Calling Beyonce “my sweet sister,” Farrakhan said to her police critics: “You won’t offer her police protection, but the FOI will,” referring to the Fruit of Islam (FOI), the Nation of Islam’s security.
The crowd roared and stood as Farrakhan defended Beyonce, as well as rappers Kendrick Lamar and Kanye West, praising them for speaking out on social issues.
In his talk, Farrakhan articulated a unique vision for the Nation of Islam, saying he and the group is not beholden to whites or Arabs.
“I’m the freest black man in the world,” Farrakhan said. “I don’t answer to no cracker. I don’t answer to no Mecca or Medina or Rome…I’m a free black man … I’m free because they can’t buy me.”
Farrakhan criticized Arab-American store owners who work in black areas, telling them: Don’t “mistreat my people.”

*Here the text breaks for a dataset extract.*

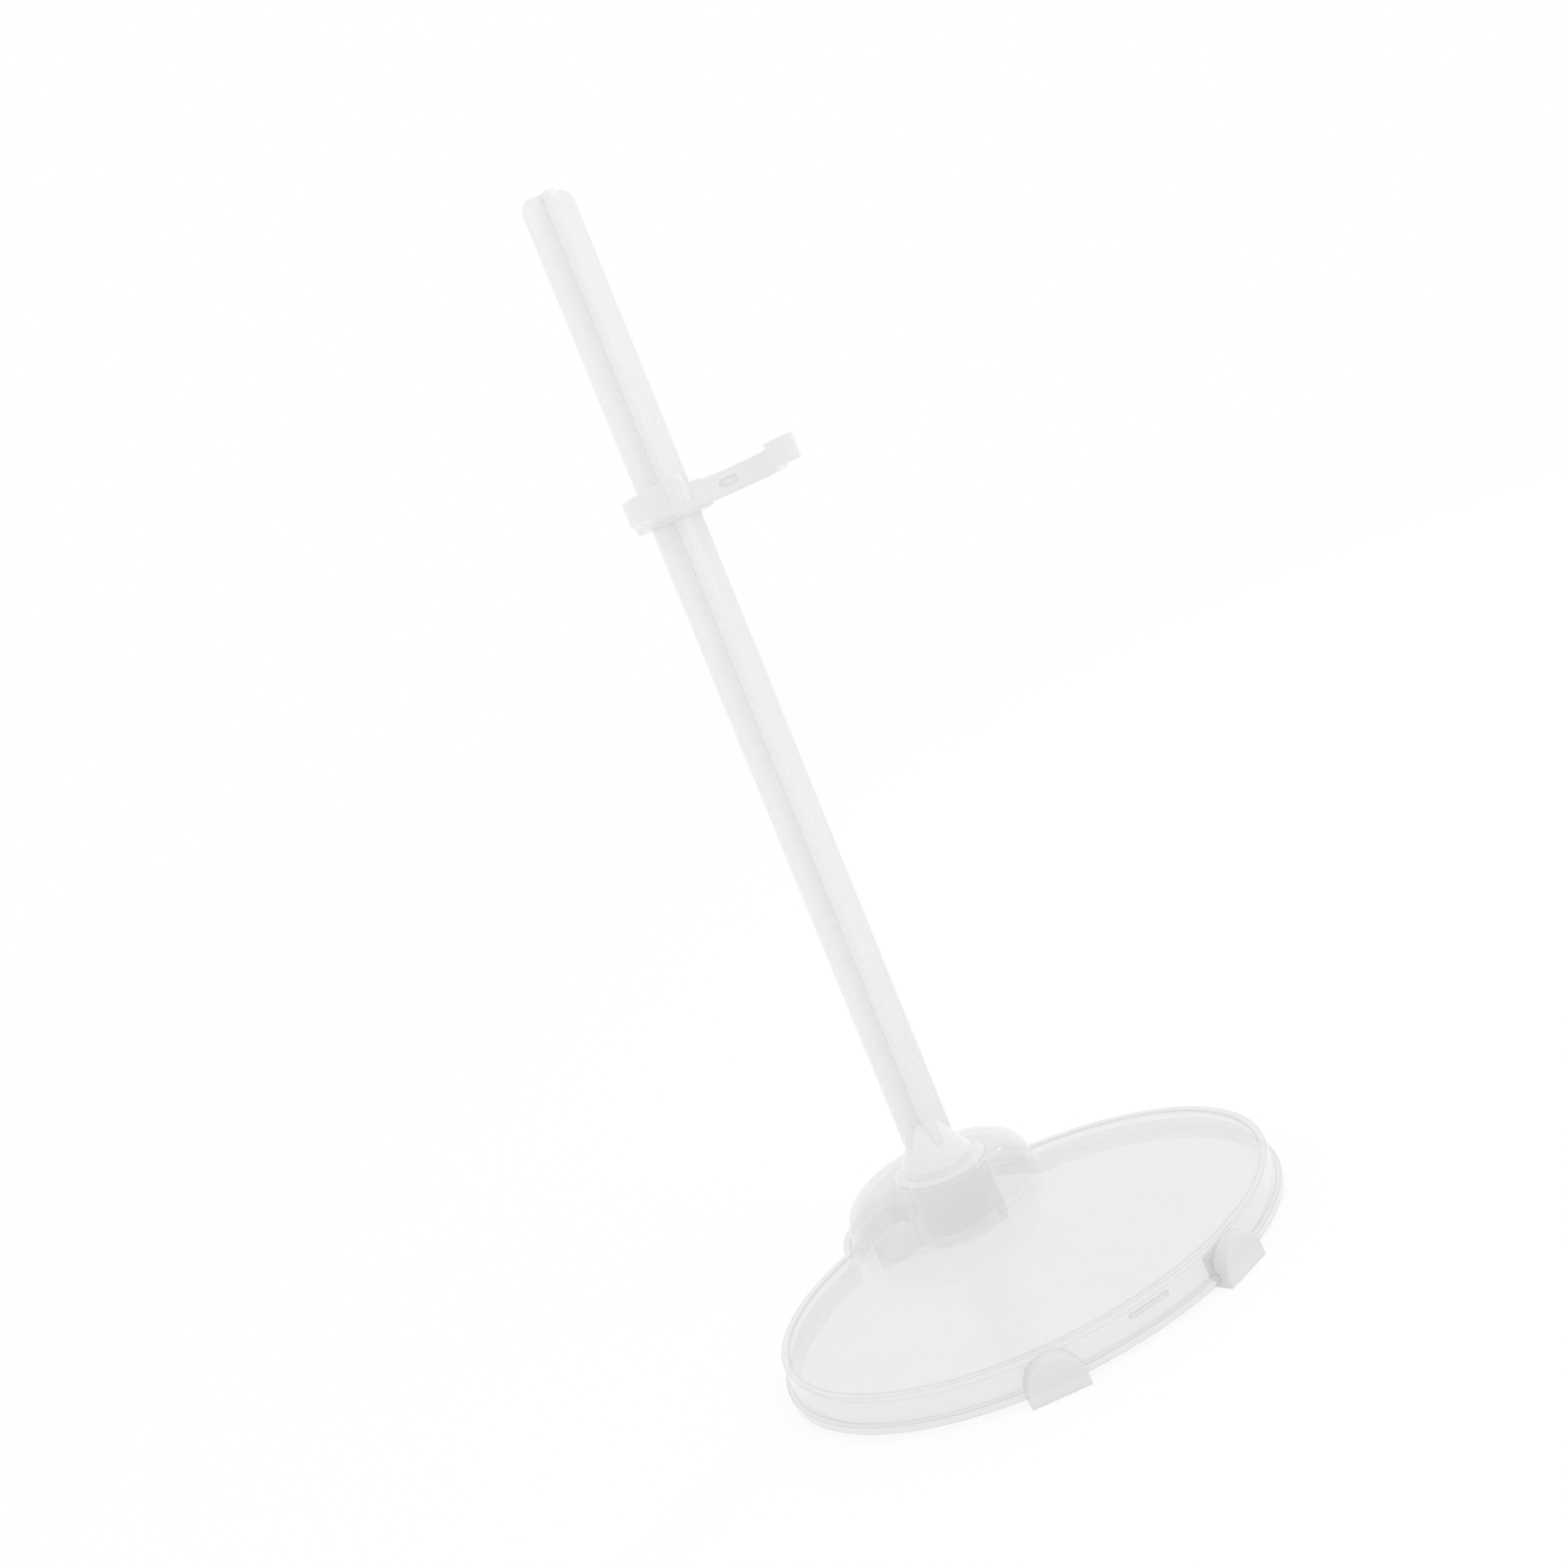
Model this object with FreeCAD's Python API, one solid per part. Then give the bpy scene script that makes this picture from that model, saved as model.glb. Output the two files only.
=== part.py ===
import FreeCAD, Part
import math
import os

# Doll display stand: an oval hollow base with a domed socket at the rear, a cross-section post that
# plugs into the socket and turns in it, and a C-shaped waist clip that slides along the post.
# Millimetres, +Z up, front of the stand towards -Y. Each piece is built with the oval's centre on the
# Z axis; at the end everything is moved together so that the origin is the middle of the footprint,
# on the surface that the stand rests on.

Vec = FreeCAD.Vector

# Oval base moulding
base_half_width = 44.0
base_half_depth = 33.0
skirt_height = 5.0
shell_wall = 1.2
plate_thickness = 1.2
rim_lip_reach = 0.9
rim_lip_height = 1.1
edge_bead_width = 1.1
edge_bead_height = 0.35
gate_scar_length = 7.0
gate_scar_height = 0.5
gate_scar_relief = 0.25

# Rear lobe and dome that carry the socket
post_offset = 23.3
lobe_radius = 21.2
dome_offset = 27.5
dome_half_width = 18.4
dome_half_depth = 14.0
dome_height = 8.6
dome_roundness = 2.5
dome_steps = 7
dome_shell = 1.1
dome_root_radius = 0.7
deck_width = 1.0

# Socket sleeve and its ribs
plug_radius = 6.4
plug_clearance = 0.05
sleeve_wall = 1.9
sleeve_proud = 0.3
sleeve_floor_gap = 2.2
socket_floor = 1.2
weld_gap = 0.04
rib_thickness = 1.2
rib_drop = 1.6
rib_angles = {"right": -60, "rear": 60, "left": 180}

# Support post
post_height = 190.0
post_width = 9.0
post_web = 1.5
post_corner_radius = 2.2
post_edge_radius = 0.25
plug_seat_gap = 0.1
plug_rise = 1.3
plug_cone_height = 7.0
plug_cone_top_radius = 2.2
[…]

Farrakhan expressed sympathy for foreign-born Muslims who are suffering from bias, but he said they should be respectful of the Nation of Islam.
“Don’t treat us like we’re not real Muslims,” he said.
During his talk, Farrakhan repeatedly referred to areas like Detroit and Harlem as “colonies,” saying they were being oppressed. But he repeatedly said that the U.S. was the home of African-Americans and should be strongly defended against Islamic radical terrorists.
“We’re not going to let no terrorist come here with it,” Farrakhan said. “They want to blow up some tunnel and we in it. American people in it. … We hear you talking that crap. This is ours and we don’t want all of you coming in and messing it up.”
“You’re such a little punk with your little home-made bombs,” Farrakhan said of terrorists.
He touched briefly upon Malcolm X, his former mentor who was shot dead 51 years ago Sunday after he had left the Nation of Islam in a dispute. Farrakhan said: “Malcolm was no friend of the government, and the government was no friend of Malcolm. He probably would be alive today if the FBI counterintelligence program of J. Edgar Hoover was not so much in effect inside the Nation, outside the Nation, to split black from black. This is their modus operandi.”
Farrakhan said that Nation of Islam members have “no weapons in our home, no weapons do we carry.”
“We want to show the world that we are a people of peace.”